Now, onto some more malevolent happenings in the history of Naples. As you probably already know, Naples lies in close proximity to Mount Vesuvius, the fearsome volcano that erupted almost 2,000 years ago and annihilated settlements known as Pompeii and Herculaneum. Find an organized tour from Naples and visit all of these locales. You probably won’t have any trouble finding a tour since Naples is going to be among the least crowded European cities in summer.
Unfortunately, it’s getting progressively more difficult to dodge crowds when you’re travelling to any remotely interesting place. It will take more than a small measure of patience and perseverance to visit destinations you want.

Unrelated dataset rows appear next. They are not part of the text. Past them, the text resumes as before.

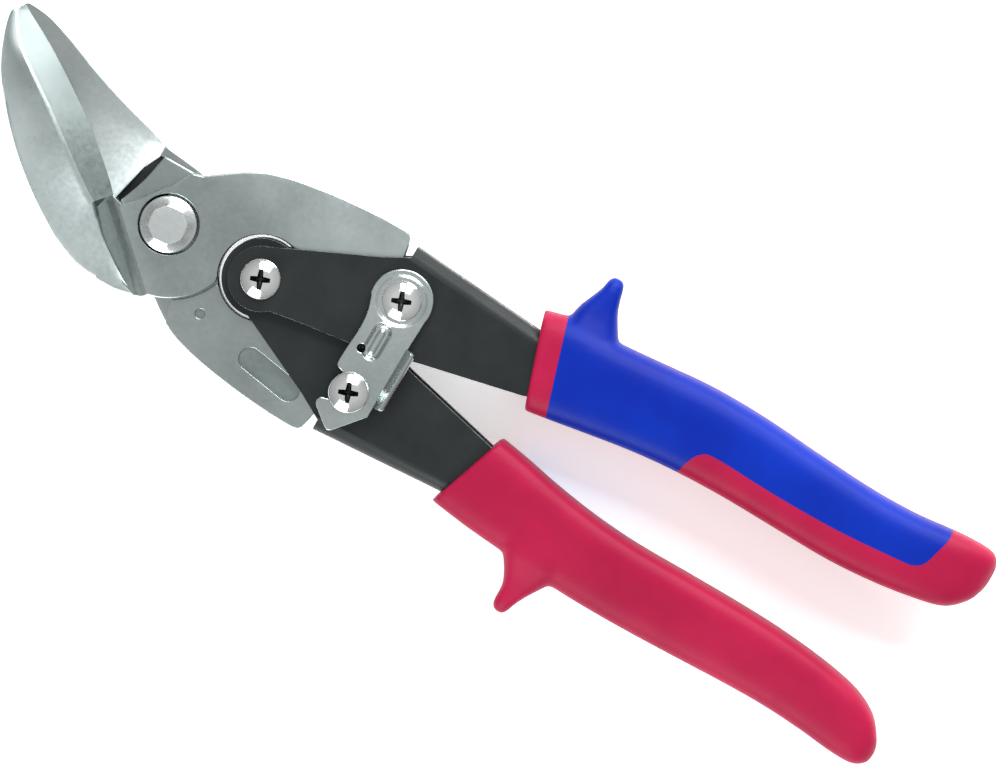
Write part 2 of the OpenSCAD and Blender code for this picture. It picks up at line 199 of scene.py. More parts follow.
WIRE = metal("spring_steel", (0.30, 0.31, 0.32), (0.42, 0.43, 0.44), (0.25, 0.35))
# Near-black laid as painted shadow in the screws' cross recesses and on the relief plate behind the upper jaw.
SHADOW_BLACK = metal("painted_shadow_black", (0.02, 0.022, 0.022), (0.06, 0.065, 0.065), (0.45, 0.6))
LEVER = coated("lever_steel", (0.011, 0.0145, 0.0145), (0.018, 0.0225, 0.0225), (0.38, 0.5))
# Paler steel on the levers' rounded edges.
PALE_EDGE = metal("pale_edge_steel", (0.10, 0.11, 0.11), (0.38, 0.41, 0.41), (0.3, 0.4), cloud=300.0)
RED = moulded("red_grip", (0.30, 0.006, 0.040), (0.41, 0.011, 0.056), (0.42, 0.52))
BLUE = moulded("blue_grip", (0.0004, 0.014, 0.26), (0.0006, 0.025, 0.36), (0.40, 0.50))

SLOT_MATERIAL = {
    "blade_steel": STEEL, "bolt_steel": BOLT, "plated_screw": SCREW, "latch_steel": PRESSED,
    "spring_steel": WIRE, "lever_steel": LEVER, "red_grip": RED, "blue_grip": BLUE}
NODE_SLOT = {s["node"]: s["material_slot"] for s in frame["record"]["subparts"]}


def paint(thing, *materials):
    """Gives a piece these materials in place of its own."""
    thing.data.materials.clear()
    for material in materials:
        thing.data.materials.append(material)


def finish_node(node):
    """A carried-over CAD node: its slot's material, and small rounded edges, paler steel on levers."""
    thing = NODES[node]
    paint(thing, SLOT_MATERIAL[NODE_SLOT[node]])
    if NODE_SLOT[node] == "lever_steel":
        thing.data.materials.append(PALE_EDGE)
    weld = thing.modifiers.new("weld", "WELD")
    weld.merge_threshold = WELD_WITHIN * MM
    bevel = thing.modifiers.new("bevel", "BEVEL")
    bevel.width = EDGE_ROUND * MM
    bevel.segments = 2
    bevel.limit_method = "ANGLE"
    bevel.angle_limit = math.radians(EDGE_ANGLE)
    bevel.harden_normals = True
    if NODE_SLOT[node] == "lever_steel":
        bevel.material = 1


# ---------------------------------------------------------------- mesh helpers

# Outline points closer than this are one point
SAME_POINT = 0.02
# An offset corner moves at most the offset divided by this
MITRE_LIMIT = 0.6
# Lengths below this count as nothing
TINY = 1e-6
# The first cut of a plate's grid, as a share of a step, and how near a point is on a cut
GRID_START = 0.6
ON_CUT = 1e-5


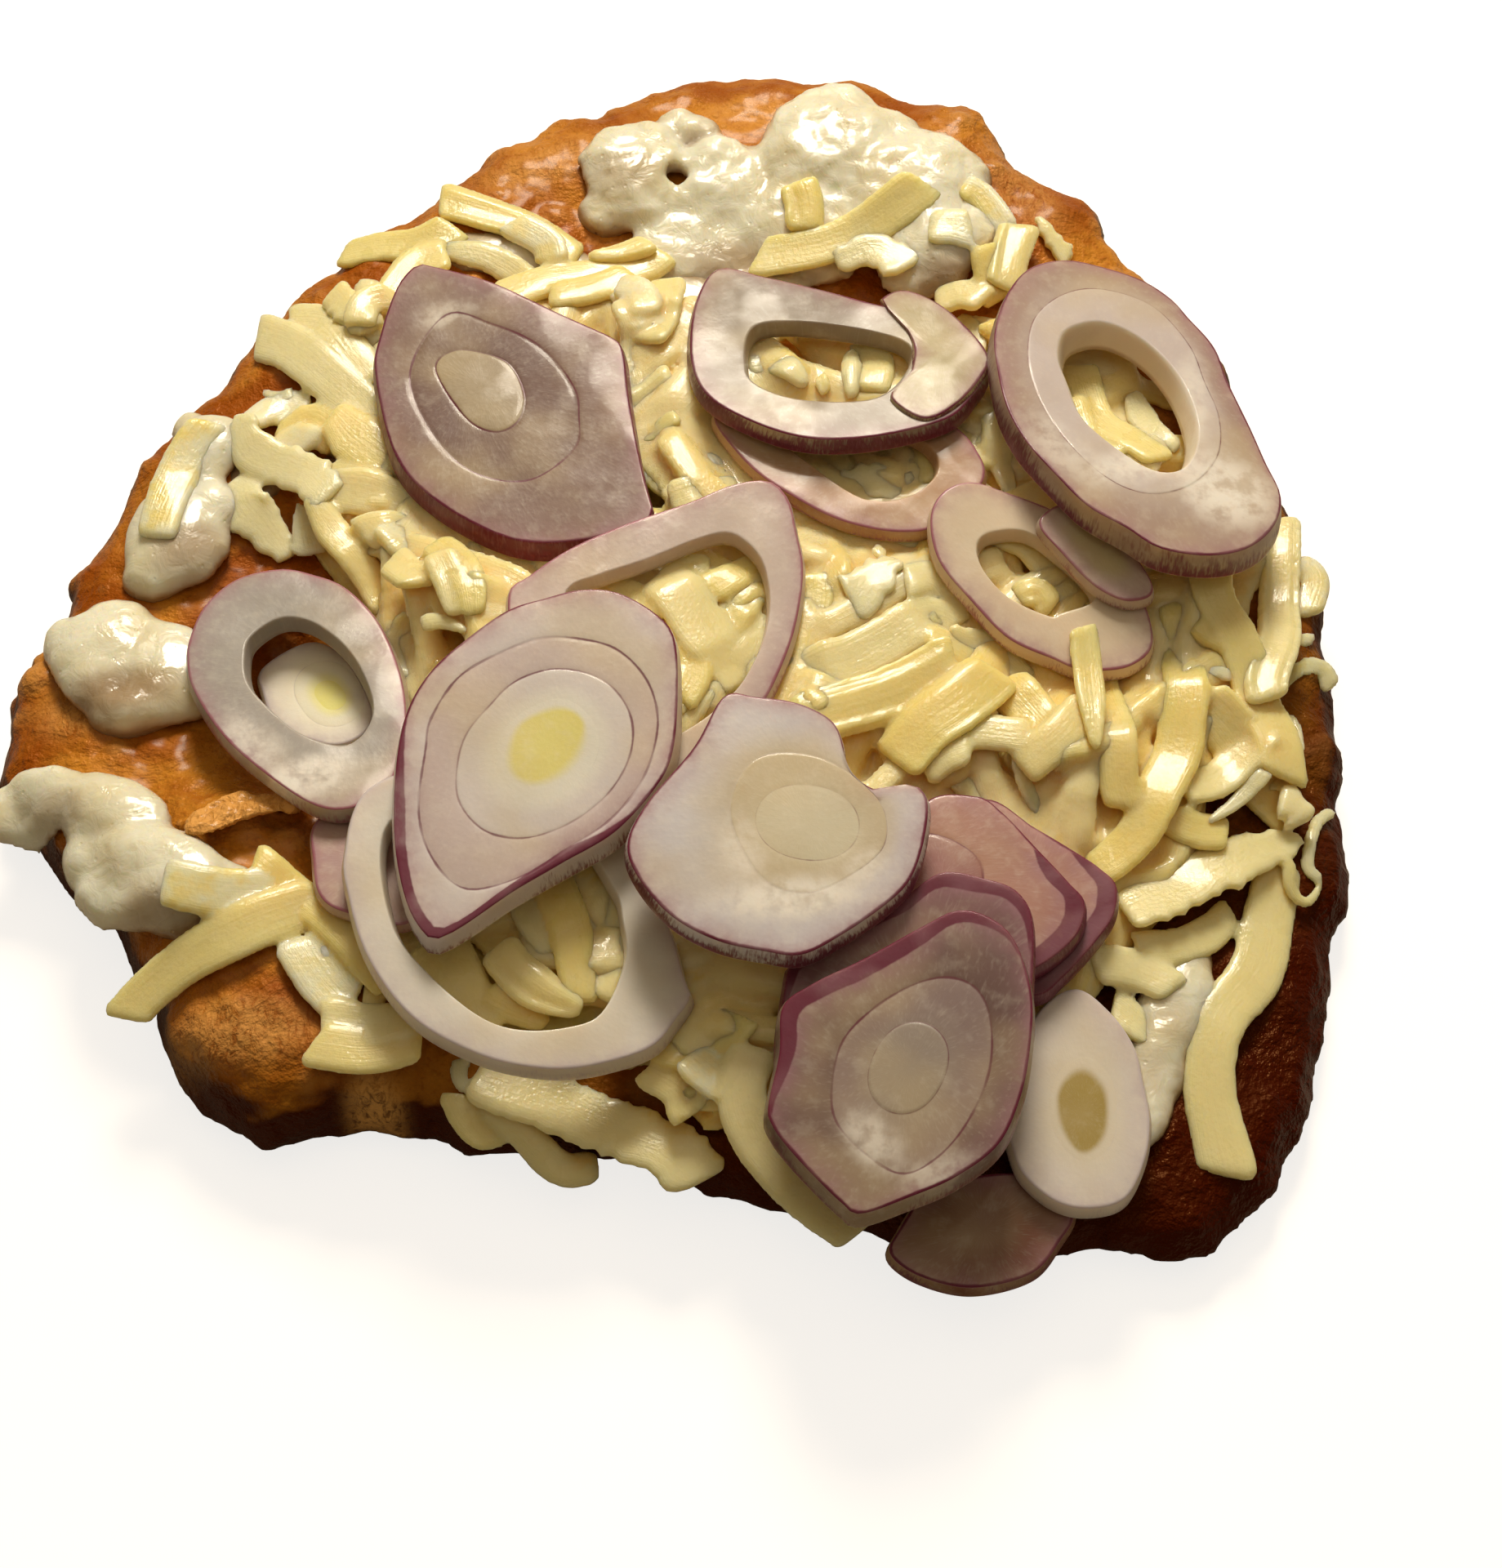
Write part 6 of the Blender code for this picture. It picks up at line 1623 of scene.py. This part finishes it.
# Where the loops lie across a layer, as shares of its width
ACROSS_LAYER = (0.03, 0.08, 0.18, 0.34, 0.5, 0.66, 0.82, 0.92, 0.97)

# In mm: depth of the groove at a border, rise of a layer's middle, radius of the rim, reach of the tint from
# the rim, bend of a slice, and a distance that stands for far from any border
GROOVE = 0.05
CROWN = 0.07
EDGE_ROUND = 0.32
BLUSH_REACH = 1.9
SAG = 0.35
FAR_OFF = 9.0

# How much wider the underside is than the top, for each mm of thickness
FLARE = 0.14


def smooth_loop(points, fineness=14):
    """Close points of a smooth closed curve through the given ones."""
    p = np.array(points, float)
    share = np.linspace(0, 1, fineness, endpoint=False)[:, None]
    around_each = zip(np.roll(p, 1, 0), p, np.roll(p, -1, 0), np.roll(p, -2, 0))
    return np.concatenate([between(*four, share) for four in around_each])


def traced_radii(points, angle):
    """The middle of a traced outline, and its radii about that."""
    points = np.array(points, float)
    middle = (points.min(axis=0) + points.max(axis=0)) / 2
    curve = smooth_loop(points) - middle
    turn = np.arctan2(curve[:, 1], curve[:, 0]) % (2 * math.pi)
    order = np.argsort(turn)
    return middle, np.interp(angle, turn[order], np.hypot(*curve.T)[order], period=2 * math.pi)


def outline(shape, grow=0.0):
    """Points around a slice or one of its layers."""
    angle = np.arange(SLICE_POINTS) * 2 * math.pi / SLICE_POINTS
    if isinstance(shape[0], tuple):
        middle, radius = traced_radii(shape, angle)
    else:
        x, y, size, share, degrees = shape
        middle = np.array([x, y])
        radius = size * (1 + share * np.cos(2 * (angle - math.radians(degrees))))
    return middle + CENTRING + (radius + grow)[:, None] * np.stack([np.cos(angle), np.sin(angle)], axis=1)


def underside_plane(node):
    """The flat underside of a slice's solid: its height at x = y = 0 and its slopes."""
    mesh = frame["nodes"][node].data
    points = points_of(mesh)
    used = sorted({v for face in mesh.polygons if face.normal.z < -0.7 for v in face.vertices})
    flat = points[used]
    return np.linalg.lstsq(np.column_stack([np.ones(len(flat)), flat[:, :2]]), flat[:, 2], rcond=None)[0]


def skin_band(row):
    """How far the skin shows over the cut face, around a slice that leans away from one side."""
    degrees, width = row.get("band", (0, 0.0))
    angle = np.arange(SLICE_POINTS) * 2 * math.pi / SLICE_POINTS
    return width * np.clip(np.cos(angle - math.radians(degrees)) * 1.6 - 0.2, 0, 1)


class SliceLoft:
    """Loops of points from a slice's underside round to its top, with what the material reads at each."""

    def __init__(self, seed):
        self.loops, self.heights = [], []
        self.flesh, self.line_mm, self.rim_mm, self.skin, self.rounds = [], [], [], [], []
        self.rng = np.random.default_rng(seed)

    def add(self, loop, height, flesh, line_mm=FAR_OFF, rim_mm=FAR_OFF, skin=0.0, far=0.0):
        """One loop, with its height, colour, distances from a border and from the rim, and skin."""
        self.loops.append(loop)
        self.heights.append(np.broadcast_to(height, SLICE_POINTS).astype(float))
        self.flesh.append(flesh)
        self.line_mm.append(np.broadcast_to(line_mm, SLICE_POINTS))
        self.rim_mm.append(np.broadcast_to(rim_mm, SLICE_POINTS))
        self.skin.append(skin)
        self.rounds.append(far)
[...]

Most cities on this list are already getting decent numbers of tourists coming through each year – a number that keeps increasing. However, they’re still going to be among the least crowded cities this year. What this means for the future of tourism is that it’s going to become impossible to avoid crowds. Sure, you can always go to some long forgotten village on the outskirts of the world, but that is not the point. You can do that locally, without paying a lot of money to travel to another country.
Read more: Best Non Touristy Places to Visit in Europe
The solution we propose: get up early during your vacation. Maybe it’s not the thing that you wanted to hear, but waking up early will let you see everything you want relatively peacefully. That way, you still get to travel, go sightseeing without losing your patience and visit destinations of importance!